American Carbon Registry Presents Annual Awards to Celebrate Outstanding Environmental Achievements

Date

SAN FRANCISCO, April 5, 2018 – Last night, the American Carbon Registry (ACR), a nonprofit enterprise of Winrock International, hosted its annual gala reception to recognize and thank its members and partners. ACR Director John Kadyszewski welcomed guests, presented highlights from the year and described the awards to be presented, including the individual Climate Leadership award as well as organizational awards based on ACR’s guiding principles of innovation, quality and excellence.

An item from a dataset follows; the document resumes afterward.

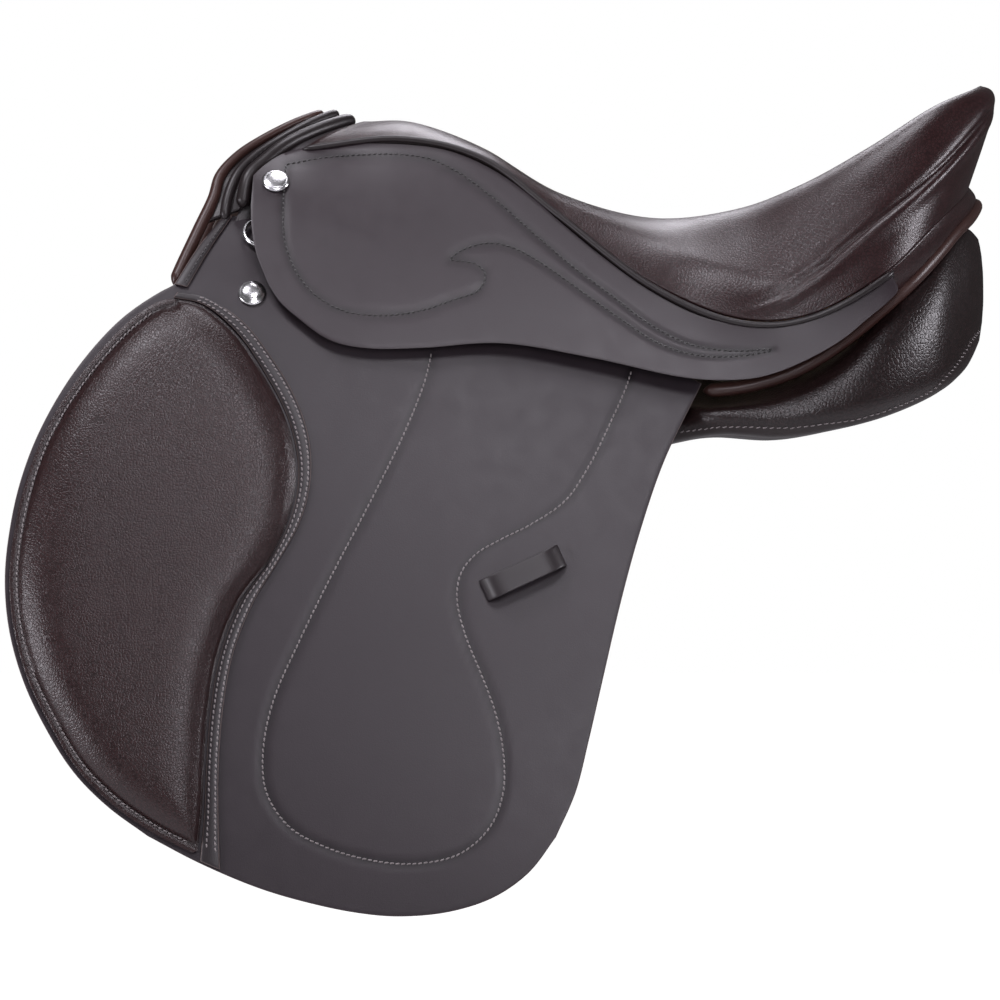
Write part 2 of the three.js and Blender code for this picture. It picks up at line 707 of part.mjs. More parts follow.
function makeDeeRing() {
  const { centre, forward } = deeFrame();
  const loop = [];
  const radius = 9.5;
  for (let i = 0; i < 10; i += 1) {
    const angle = -Math.PI / 2 + (Math.PI * i) / 9;
    loop.push(centre.clone().addScaledVector(deeAxis, Math.sin(angle) * radius).addScaledVector(forward, 2 + Math.cos(angle) * radius));
  }
  loop.push(centre.clone().addScaledVector(deeAxis, 9));
  loop.push(centre.clone().addScaledVector(deeAxis, 3));
  loop.push(centre.clone().addScaledVector(deeAxis, -3));
  loop.push(centre.clone().addScaledVector(deeAxis, -9));
  const path = new THREE.CatmullRomCurve3(loop, true);
  return new THREE.TubeGeometry(path, 24, 1.5, 6, true);
}

function makeDeeChape() {
  const { centre } = deeFrame();
  const sleeve = new THREE.LatheGeometry([[2.1, -6], [3.3, -6], [3.3, 6], [2.1, 6]].map(([r, h]) => new THREE.Vector2(r, h)).concat(new THREE.Vector2(2.1, -6)), 10);
  const loop = solidFrom(turnTo(sleeve, centre, deeAxis));
  const points = [[-181.5, 96], [-162, 95], [-162, 107], [-181.5, 108]].map(([x, z]) => new THREE.Vector2(x, z));
  return loop.add(draped(points, flapFace, 5.4, 2.4));
}

// ---------- assembly ----------

const saddle = new THREE.Group();
saddle.name = 'english_saddle';

function addMesh(name, shape, look, mirrored = false) {
  const geometry = shape.isBufferGeometry ? shape : geometryFrom(shape);
  const mesh = new THREE.Mesh(geometry, new THREE.MeshStandardMaterial(material[look]));
  mesh.name = name;
  if (mirrored) mesh.scale.y = -1;
  saddle.add(mesh);
}

function addPair(name, shape, look) {
  addMesh(`${name}_near`, shape, look);
  addMesh(`${name}_off`, shape, look, true);
}

addMesh('tree_head', archBand(-160, 26, -4, 4), 'wood');
addMesh('head_plate', archBand(-158, 22, 4.5, 7), 'steel');
addMesh('gullet_plate', archBand(-158, 22, -7, -4.5), 'steel');
addMesh('tree_cantle', makeTreeCantle(), 'wood');
addPair('tree_rail', makeRail(), 'wood');
addPair('tree_spring', makeTreeSpring(), 'steel');
addPair('seat_web', makeSeatWeb(), 'web');
addMesh('straining_web', makeStrainingWeb(), 'web');
const girthWebFront = [[93, 9], [88, 34], [79, 62], [68, 82], [63, 92], [60, 104], [53, 113], [38, 117], [0, 122]];
const girthWebRear = [[92, 9], [88, 30], [83, 56], [76, 76], [67, 89], [40, 93], [0, 94]];
addMesh('girth_web_front', bandAcross(-58, 46, girthWebFront, 1.8), 'web');
addMesh('girth_web_rear', bandAcross(0, 28, girthWebRear, 1.8), 'web');
addMesh('seat_foam', makeSeatFoam(), 'foam');
addMesh('seat_cover', makeSeatCover(), 'grained');
addMesh('seat_welt', makeSeatWelt(), 'grained');
addMesh('cantle_piping', cord(acrossSaddle(cantlePipingLine), 4.7, 40, 2), 'piping');
addMesh('pommel_piping', cord(acrossSaddle(pipingArch), 3, 32, 2), 'piping');
addMesh('pommel_binding', makePommelBinding(), 'smooth');
addMesh('pommel_roll', cord(acrossSaddle(rollArch), 4.4, 28, 2), 'smooth');
addPair('panel', makePanel(), 'grained');

const sweatFlap = makeSweatFlap();
addPair('sweat_flap_upper', sweatFlap.upper, 'underside');
addPair('sweat_flap', sweatFlap.lower, 'underside');
for (const billet of billets) addPair(billet.name, makeBillet(billet), 'strap');

const flap = makeFlap();
addPair('flap_upper', flap.upper, 'smooth');
addPair('flap', flap.lower, 'smooth');
addPair('knee_pad', makeKneePad(), 'grained');
addPair('knee_border', makeKneeBorder(), 'smooth');
addPair('keeper_loop', makeKeeperLoop(), 'smooth');
addPair('flap_nail', makeNail(flapFace, -190, 66, flapNailProfile, 0.6), 'polished');

addPair('stirrup_bar', makeStirrupBar(), 'steel');
addPair('bar_catch', makeBarCatch(), 'steel');
addPair('dee_chape', makeDeeChape(), 'strap');
addPair('dee_ring', makeDeeRing(), 'polished');

const skirt = makeSkirt();
addPair('skirt_upper', skirt.upper, 'smooth');
addPair('skirt', skirt.lower, 'smooth');
addPair('head_nail', makeNail(skirtFace, -176, 136, headNailProfile, 1), 'polished');

export default saddle;
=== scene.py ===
"""English saddle: visible leather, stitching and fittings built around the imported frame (metres)."""

import math

import bpy
import numpy as np
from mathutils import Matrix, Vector, kdtree


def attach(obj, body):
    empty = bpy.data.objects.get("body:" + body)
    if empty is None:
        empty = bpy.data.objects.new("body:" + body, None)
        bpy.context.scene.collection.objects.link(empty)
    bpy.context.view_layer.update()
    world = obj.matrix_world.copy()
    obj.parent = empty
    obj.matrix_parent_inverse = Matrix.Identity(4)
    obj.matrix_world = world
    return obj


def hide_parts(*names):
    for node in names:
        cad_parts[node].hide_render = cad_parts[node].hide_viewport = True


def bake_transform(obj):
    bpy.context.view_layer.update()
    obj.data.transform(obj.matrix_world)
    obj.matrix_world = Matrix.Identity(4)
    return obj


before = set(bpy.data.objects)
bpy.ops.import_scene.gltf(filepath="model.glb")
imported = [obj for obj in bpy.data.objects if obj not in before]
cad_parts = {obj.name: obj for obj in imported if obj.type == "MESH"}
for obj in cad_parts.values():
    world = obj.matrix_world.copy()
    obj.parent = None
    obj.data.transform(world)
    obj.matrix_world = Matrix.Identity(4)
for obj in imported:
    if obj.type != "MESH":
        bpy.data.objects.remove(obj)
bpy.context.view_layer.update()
MM = 0.001

# ---------- camera, lights and stage ----------

CAMERA_AIM = Vector((-0.0369, -0.12, -0.0615))
CAMERA_DISTANCE = 6.0
VIEW_WIDTH = 0.615
SENSOR = 36.0


def make_camera():
    data = bpy.data.cameras.new("camera")
    data.sensor_width = SENSOR
    data.lens = SENSOR * CAMERA_DISTANCE / VIEW_WIDTH
    data.clip_end = 200
    camera = bpy.data.objects.new("camera", data)
    camera.location = CAMERA_AIM - Vector((0, CAMERA_DISTANCE, 0))
    camera.rotation_euler = (math.pi / 2, 0, 0)
    bpy.context.scene.collection.objects.link(camera)
    bpy.context.scene.camera = camera


LIGHT_TINT = (0.96, 0.93, 1.0)


def make_light(name, place, size, watts, target=(0, 0, -0.02)):
    """Square soft box aimed at the target."""
    data = bpy.data.lights.new(name, "AREA")
    data.shape = "SQUARE"
    data.size = size
    data.energy = watts
    data.color = LIGHT_TINT
    light = bpy.data.objects.new(name, data)
    light.location = place
    direction = Vector(target) - Vector(place)
    light.rotation_euler = direction.to_track_quat("-Z", "Y").to_euler()
    bpy.context.scene.collection.objects.link(light)


def seen_directly(tree):
    """One where the stage is seen directly, zero where it lights the saddle."""
    return tree.nodes.new("ShaderNodeLightPath").outputs["Is Camera Ray"]


def scaled(tree, value, low, high):
    node = tree.nodes.new("ShaderNodeMapRange")
    tree.links.new(value, node.inputs["Value"])
    node.inputs["To Min"].default_value = low
    node.inputs["To Max"].default_value = high
    return node.outputs["Result"]


def make_stage():
    """Round pale floor, seen from above only."""
    floor_z, radius, steps = -0.42, 14.0, 64
    angle = np.linspace(0, 2 * math.pi, steps, endpoint=False)
    mesh = bpy.data.meshes.new("floor")
    rim = [(radius * math.cos(a), radius * math.sin(a), floor_z) for a in angle]
    mesh.from_pydata(rim, [], [range(steps)])
    material = bpy.data.materials.new("floor")
    material.use_nodes = True
    tree = material.node_tree
    shader = tree.nodes["Principled BSDF"]
    shader.inputs["Base Color"].default_value = (0.8, 0.8, 0.8, 1)
    shader.inputs["Roughness"].default_value = 1.0
    shader.inputs["Specular IOR Level"].default_value = 0.0
    shader.inputs["Emission Color"].default_value = (1, 1, 1, 1)
    tree.links.new(scaled(tree, seen_directly(tree), 0.0, 1.0), shader.inputs["Emission Strength"])
    clear = tree.nodes.new("ShaderNodeBsdfTransparent")
    mix = tree.nodes.new("ShaderNodeMixShader")
    under = tree.nodes.new("ShaderNodeNewGeometry").outputs["Backfacing"]
    for value, socket in ((under, 0), (shader.outputs[0], 1), (clear.outputs[0], 2)):
        tree.links.new(value, mix.inputs[socket])
    tree.links.new(mix.outputs[0], tree.nodes["Material Output"].inputs["Surface"])
    mesh.materials.append(material)
    floor = bpy.data.objects.new("floor", mesh)
    bpy.context.scene.collection.objects.link(floor)


def make_studio():
    bpy.context.scene.view_settings.view_transform = "Standard"
    world = bpy.data.worlds.new("studio")
    world.use_nodes = True
    background = world.node_tree.nodes["Background"]
    background.inputs["Color"].default_value = (1, 1, 1, 1)
    strength = scaled(world.node_tree, seen_directly(world.node_tree), 0.07, 1.0)
    world.node_tree.links.new(strength, background.inputs["Strength"])
    bpy.context.scene.world = world
    make_light("key", (-0.02, -1.05, 0.8), 0.3, 4.5, (0.0, -0.1, -0.05))
    make_light("low", (0.05, -1.25, 0.2), 0.3, 4.1, (0.0, -0.1, -0.2))
    make_light("top", (0.0, 0.1, 1.25), 0.45, 6, (0.05, 0, 0.1))
    make_light("left", (-0.62, -0.5, 1.0), 0.3, 7, (-0.24, -0.1, -0.05))
    make_light("side", (-1.3, -0.62, 0.0), 0.35, 8, (-0.3, -0.12, -0.12))
    make_light("rear", (1.2, -0.25, 0.42), 0.3, 8, (0.24, -0.08, 0.03))
    make_light("back", (0.0, 1.0, 1.0), 0.5, 5, (0.0, 0.1, -0.05))
    make_stage()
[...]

Kadyszewski presented ACR’s Climate Leadership award to environmentalist, entrepreneur and author Paul Hawken for a lifetime of practical leadership and thoughtful activism on policies that harmonize business and the environment, ecology and economics. His voice and range of engagements and collaborations continue to illuminate the grand imperative of climate action. Most recently, Project Drawdown (described in his best-selling book by the same name) has provided a blueprint to comprehensively address climate change with proven technologies and know-how. The quantification of GHG mitigation potential, alongside costs and savings, eviscerates the greatest barrier to action: entrenched economics that color GHG solutions as too costly. The code now cracked, policy and markets can advance the largest-scale, lowest-cost approaches vital to a habitable planet, and all solutions can be more appropriately applied.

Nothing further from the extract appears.